### SUPPLIED ENTRIES
════════════════════
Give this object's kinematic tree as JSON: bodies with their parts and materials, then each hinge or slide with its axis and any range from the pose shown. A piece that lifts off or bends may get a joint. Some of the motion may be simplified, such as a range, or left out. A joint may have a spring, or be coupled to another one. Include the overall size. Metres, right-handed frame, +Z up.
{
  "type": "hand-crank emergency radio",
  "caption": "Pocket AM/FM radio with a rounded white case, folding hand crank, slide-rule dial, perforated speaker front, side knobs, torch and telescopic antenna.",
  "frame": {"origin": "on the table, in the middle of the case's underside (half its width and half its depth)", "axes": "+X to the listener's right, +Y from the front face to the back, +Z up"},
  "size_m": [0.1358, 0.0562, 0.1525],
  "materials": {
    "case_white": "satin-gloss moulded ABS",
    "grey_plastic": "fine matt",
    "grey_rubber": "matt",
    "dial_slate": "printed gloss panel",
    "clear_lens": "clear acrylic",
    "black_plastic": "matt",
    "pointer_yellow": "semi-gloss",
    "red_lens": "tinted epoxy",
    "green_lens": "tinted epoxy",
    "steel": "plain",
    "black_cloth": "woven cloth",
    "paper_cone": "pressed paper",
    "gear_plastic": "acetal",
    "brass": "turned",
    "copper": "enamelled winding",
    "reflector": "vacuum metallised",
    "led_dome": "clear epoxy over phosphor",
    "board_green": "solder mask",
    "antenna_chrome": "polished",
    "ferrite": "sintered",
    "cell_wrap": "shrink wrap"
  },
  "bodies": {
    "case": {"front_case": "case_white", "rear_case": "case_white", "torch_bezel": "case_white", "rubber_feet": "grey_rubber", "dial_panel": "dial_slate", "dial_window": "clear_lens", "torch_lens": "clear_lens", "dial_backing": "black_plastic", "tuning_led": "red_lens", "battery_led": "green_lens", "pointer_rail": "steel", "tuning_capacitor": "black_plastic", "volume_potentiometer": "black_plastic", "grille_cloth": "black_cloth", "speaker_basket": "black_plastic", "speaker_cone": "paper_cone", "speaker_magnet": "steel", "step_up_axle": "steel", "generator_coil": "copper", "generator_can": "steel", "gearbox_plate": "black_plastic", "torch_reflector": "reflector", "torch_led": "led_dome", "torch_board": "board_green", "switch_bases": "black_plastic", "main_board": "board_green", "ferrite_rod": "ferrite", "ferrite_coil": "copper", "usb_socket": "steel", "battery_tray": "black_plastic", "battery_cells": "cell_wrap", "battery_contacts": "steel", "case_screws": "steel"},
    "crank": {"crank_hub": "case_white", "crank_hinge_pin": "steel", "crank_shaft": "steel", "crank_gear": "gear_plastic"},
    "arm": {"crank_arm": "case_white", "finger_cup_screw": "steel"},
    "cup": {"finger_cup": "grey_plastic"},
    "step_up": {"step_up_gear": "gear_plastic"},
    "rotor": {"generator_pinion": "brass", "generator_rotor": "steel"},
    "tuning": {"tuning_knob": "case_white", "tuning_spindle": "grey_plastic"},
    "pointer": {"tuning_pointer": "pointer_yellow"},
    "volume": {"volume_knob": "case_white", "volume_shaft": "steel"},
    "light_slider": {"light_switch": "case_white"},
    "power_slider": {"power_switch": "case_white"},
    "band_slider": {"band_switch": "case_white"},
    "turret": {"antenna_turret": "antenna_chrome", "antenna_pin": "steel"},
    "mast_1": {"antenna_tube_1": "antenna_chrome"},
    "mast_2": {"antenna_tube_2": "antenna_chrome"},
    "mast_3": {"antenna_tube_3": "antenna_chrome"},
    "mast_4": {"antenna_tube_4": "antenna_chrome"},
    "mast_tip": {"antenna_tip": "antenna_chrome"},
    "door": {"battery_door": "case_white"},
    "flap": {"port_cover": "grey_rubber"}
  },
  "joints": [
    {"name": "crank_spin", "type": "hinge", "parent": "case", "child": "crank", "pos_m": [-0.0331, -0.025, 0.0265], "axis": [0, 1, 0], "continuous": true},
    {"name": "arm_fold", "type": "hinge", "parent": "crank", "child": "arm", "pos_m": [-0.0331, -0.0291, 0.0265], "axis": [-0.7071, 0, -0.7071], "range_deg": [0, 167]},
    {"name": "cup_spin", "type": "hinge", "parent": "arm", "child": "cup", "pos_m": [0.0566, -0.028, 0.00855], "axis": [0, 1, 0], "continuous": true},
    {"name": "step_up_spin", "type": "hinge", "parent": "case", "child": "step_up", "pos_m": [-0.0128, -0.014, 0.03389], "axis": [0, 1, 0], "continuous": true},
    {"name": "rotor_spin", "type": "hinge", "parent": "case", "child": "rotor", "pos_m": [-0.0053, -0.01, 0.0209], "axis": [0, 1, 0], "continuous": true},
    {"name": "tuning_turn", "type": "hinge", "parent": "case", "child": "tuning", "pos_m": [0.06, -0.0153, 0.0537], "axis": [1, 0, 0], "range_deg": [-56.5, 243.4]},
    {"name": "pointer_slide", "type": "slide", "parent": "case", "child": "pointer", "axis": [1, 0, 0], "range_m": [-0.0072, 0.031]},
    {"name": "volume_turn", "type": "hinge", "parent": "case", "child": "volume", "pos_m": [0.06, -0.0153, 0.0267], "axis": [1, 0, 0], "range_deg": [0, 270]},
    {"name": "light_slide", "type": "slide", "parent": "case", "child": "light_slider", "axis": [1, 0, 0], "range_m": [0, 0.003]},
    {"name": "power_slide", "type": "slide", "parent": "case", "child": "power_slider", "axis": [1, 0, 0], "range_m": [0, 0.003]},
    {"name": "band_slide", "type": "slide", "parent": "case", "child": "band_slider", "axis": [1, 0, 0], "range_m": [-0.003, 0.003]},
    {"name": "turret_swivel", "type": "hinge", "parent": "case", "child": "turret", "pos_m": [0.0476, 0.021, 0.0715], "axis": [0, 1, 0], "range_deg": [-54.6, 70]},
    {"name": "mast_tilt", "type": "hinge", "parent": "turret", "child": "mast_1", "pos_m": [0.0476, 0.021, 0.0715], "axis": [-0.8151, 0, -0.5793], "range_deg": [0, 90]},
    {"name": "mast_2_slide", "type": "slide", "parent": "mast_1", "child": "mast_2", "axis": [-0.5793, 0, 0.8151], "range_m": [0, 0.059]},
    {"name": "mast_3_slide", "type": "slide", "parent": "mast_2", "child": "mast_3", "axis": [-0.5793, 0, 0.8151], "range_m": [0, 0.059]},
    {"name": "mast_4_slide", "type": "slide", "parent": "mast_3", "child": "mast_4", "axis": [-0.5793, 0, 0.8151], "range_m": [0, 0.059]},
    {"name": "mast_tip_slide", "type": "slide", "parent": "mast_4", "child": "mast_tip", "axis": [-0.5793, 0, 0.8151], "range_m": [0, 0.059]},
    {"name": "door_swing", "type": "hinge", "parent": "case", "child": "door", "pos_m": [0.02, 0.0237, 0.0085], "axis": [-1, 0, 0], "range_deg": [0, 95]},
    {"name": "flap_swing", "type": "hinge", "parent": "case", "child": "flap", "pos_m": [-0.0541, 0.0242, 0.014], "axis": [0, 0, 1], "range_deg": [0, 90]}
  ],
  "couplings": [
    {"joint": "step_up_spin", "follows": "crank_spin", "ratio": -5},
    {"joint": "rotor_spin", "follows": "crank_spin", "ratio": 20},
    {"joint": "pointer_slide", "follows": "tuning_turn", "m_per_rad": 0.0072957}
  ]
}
════════════════════
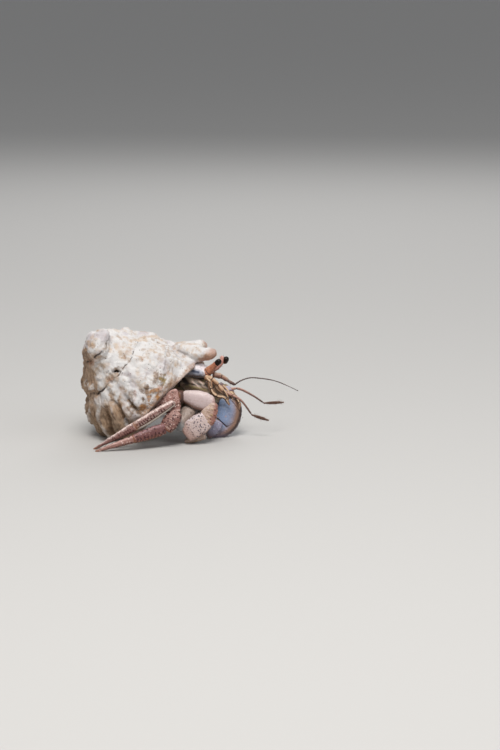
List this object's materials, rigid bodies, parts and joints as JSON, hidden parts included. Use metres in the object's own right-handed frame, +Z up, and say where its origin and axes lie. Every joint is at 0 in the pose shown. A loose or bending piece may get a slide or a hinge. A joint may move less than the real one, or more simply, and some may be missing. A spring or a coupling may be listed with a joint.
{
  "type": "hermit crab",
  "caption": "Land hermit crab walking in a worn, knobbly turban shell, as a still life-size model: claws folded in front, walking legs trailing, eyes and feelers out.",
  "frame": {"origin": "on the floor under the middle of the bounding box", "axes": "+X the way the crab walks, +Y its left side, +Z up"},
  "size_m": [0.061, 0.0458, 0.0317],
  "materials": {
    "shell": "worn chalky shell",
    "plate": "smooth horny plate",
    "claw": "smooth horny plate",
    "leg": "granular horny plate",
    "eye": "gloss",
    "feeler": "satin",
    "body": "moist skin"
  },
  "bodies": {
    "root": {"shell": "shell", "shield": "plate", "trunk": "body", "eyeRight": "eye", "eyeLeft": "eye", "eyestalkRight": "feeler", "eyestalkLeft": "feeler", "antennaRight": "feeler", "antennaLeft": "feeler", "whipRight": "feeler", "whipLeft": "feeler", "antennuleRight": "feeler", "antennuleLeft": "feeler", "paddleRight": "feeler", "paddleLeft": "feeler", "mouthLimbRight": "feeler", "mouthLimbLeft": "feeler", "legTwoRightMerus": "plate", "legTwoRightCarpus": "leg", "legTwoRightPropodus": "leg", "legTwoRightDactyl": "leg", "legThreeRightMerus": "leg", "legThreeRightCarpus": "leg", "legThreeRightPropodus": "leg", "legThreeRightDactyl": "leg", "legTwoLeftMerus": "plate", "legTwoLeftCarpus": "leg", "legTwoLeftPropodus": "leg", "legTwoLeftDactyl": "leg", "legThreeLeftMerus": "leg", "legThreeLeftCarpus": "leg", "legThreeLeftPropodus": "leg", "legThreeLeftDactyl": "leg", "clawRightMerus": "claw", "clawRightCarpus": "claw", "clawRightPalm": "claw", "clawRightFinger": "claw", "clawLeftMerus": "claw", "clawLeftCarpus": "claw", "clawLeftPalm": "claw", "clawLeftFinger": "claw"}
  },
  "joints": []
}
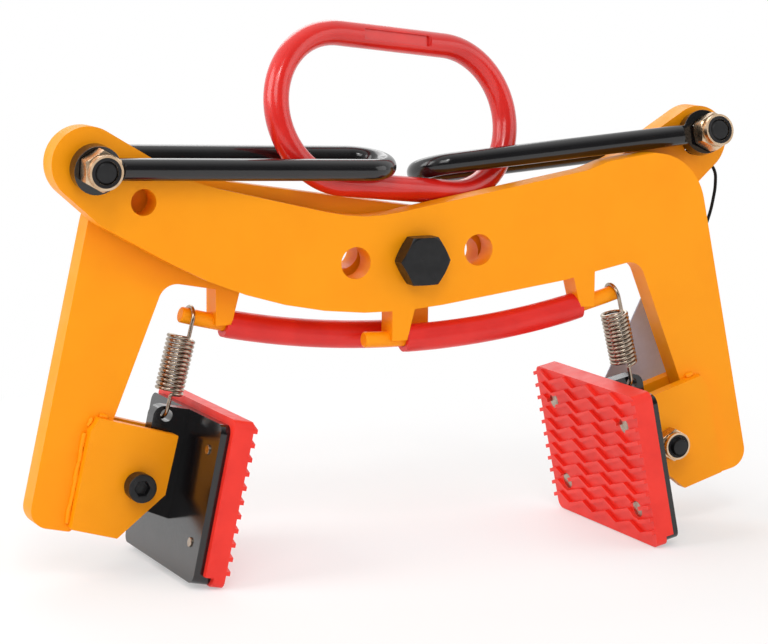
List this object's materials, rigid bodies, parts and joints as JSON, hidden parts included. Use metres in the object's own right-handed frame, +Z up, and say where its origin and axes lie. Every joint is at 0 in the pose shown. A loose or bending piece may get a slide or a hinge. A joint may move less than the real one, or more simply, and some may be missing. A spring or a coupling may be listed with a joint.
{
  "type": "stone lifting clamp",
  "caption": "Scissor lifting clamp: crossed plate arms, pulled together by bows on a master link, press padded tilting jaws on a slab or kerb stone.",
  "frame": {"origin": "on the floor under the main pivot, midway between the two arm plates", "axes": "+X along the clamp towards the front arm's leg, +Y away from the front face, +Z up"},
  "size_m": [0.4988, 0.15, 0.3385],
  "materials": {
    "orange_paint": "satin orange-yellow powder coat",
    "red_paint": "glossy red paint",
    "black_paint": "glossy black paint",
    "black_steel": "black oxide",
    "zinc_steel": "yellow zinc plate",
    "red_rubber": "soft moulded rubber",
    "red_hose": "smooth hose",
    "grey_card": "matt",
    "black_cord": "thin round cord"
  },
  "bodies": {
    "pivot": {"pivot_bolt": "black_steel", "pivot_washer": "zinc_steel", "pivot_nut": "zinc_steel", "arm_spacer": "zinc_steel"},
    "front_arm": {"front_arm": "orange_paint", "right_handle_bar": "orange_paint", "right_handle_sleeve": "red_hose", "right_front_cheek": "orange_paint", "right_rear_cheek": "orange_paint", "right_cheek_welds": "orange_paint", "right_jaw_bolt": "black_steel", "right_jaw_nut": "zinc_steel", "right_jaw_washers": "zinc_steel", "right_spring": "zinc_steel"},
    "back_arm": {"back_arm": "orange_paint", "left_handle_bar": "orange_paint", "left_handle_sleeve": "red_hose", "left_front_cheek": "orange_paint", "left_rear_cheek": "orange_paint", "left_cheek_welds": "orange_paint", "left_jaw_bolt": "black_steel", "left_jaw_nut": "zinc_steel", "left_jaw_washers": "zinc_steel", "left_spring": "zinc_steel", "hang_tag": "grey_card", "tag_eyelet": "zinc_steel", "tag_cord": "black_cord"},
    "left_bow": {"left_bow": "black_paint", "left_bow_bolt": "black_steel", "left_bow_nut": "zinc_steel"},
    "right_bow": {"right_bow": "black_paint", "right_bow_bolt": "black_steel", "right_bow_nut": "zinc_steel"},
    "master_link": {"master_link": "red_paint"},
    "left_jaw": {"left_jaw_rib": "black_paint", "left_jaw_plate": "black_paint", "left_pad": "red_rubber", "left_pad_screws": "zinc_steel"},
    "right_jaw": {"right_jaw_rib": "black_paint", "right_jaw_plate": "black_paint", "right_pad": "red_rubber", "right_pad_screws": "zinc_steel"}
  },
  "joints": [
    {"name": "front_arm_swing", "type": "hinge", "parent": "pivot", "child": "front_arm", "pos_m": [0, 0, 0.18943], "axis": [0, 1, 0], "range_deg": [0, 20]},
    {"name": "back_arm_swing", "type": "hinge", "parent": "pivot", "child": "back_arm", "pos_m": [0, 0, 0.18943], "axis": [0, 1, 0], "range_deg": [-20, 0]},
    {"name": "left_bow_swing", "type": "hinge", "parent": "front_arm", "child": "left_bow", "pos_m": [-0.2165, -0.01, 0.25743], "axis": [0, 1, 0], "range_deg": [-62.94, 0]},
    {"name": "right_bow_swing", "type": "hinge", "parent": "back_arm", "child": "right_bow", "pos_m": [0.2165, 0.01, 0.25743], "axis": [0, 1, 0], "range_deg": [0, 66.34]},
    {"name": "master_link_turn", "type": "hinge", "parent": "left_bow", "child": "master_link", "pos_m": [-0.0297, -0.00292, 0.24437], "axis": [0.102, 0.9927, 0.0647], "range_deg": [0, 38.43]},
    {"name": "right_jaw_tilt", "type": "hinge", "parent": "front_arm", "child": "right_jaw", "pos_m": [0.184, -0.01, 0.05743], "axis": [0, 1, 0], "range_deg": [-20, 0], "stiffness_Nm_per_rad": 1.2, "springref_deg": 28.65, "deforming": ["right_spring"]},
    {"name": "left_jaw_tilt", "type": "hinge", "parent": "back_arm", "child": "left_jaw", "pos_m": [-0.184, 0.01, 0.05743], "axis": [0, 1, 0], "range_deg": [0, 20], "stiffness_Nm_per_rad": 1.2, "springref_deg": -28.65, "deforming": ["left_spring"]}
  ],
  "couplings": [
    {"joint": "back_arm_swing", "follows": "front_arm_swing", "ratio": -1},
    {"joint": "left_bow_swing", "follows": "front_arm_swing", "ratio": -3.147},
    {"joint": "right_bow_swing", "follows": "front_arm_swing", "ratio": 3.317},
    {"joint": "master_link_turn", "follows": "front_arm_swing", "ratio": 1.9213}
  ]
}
════════════════════
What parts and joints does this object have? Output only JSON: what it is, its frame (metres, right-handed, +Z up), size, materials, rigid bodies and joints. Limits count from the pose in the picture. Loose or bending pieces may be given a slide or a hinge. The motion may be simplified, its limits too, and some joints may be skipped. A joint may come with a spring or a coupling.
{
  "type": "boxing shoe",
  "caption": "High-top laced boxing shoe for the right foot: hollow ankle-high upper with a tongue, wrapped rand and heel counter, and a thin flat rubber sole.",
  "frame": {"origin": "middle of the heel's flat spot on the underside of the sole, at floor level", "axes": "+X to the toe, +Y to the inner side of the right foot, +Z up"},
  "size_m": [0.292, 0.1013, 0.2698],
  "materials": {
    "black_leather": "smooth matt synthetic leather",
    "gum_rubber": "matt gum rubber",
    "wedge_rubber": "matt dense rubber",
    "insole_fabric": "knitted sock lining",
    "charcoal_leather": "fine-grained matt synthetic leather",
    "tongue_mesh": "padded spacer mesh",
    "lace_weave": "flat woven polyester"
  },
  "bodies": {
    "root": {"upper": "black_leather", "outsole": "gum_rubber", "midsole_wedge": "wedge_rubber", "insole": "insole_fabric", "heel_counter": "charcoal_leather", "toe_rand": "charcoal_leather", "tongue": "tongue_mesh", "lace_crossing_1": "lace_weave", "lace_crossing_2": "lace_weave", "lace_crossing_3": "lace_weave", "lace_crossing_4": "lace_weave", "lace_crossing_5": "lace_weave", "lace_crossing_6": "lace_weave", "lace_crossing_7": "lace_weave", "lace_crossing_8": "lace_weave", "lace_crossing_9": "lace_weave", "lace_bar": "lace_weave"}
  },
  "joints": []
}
════════════════════
### WHAT YOU SHOULD DO
Tally the lines in this data that hold the word "with" and state only the count.

### RESULT OF THIS TASK
6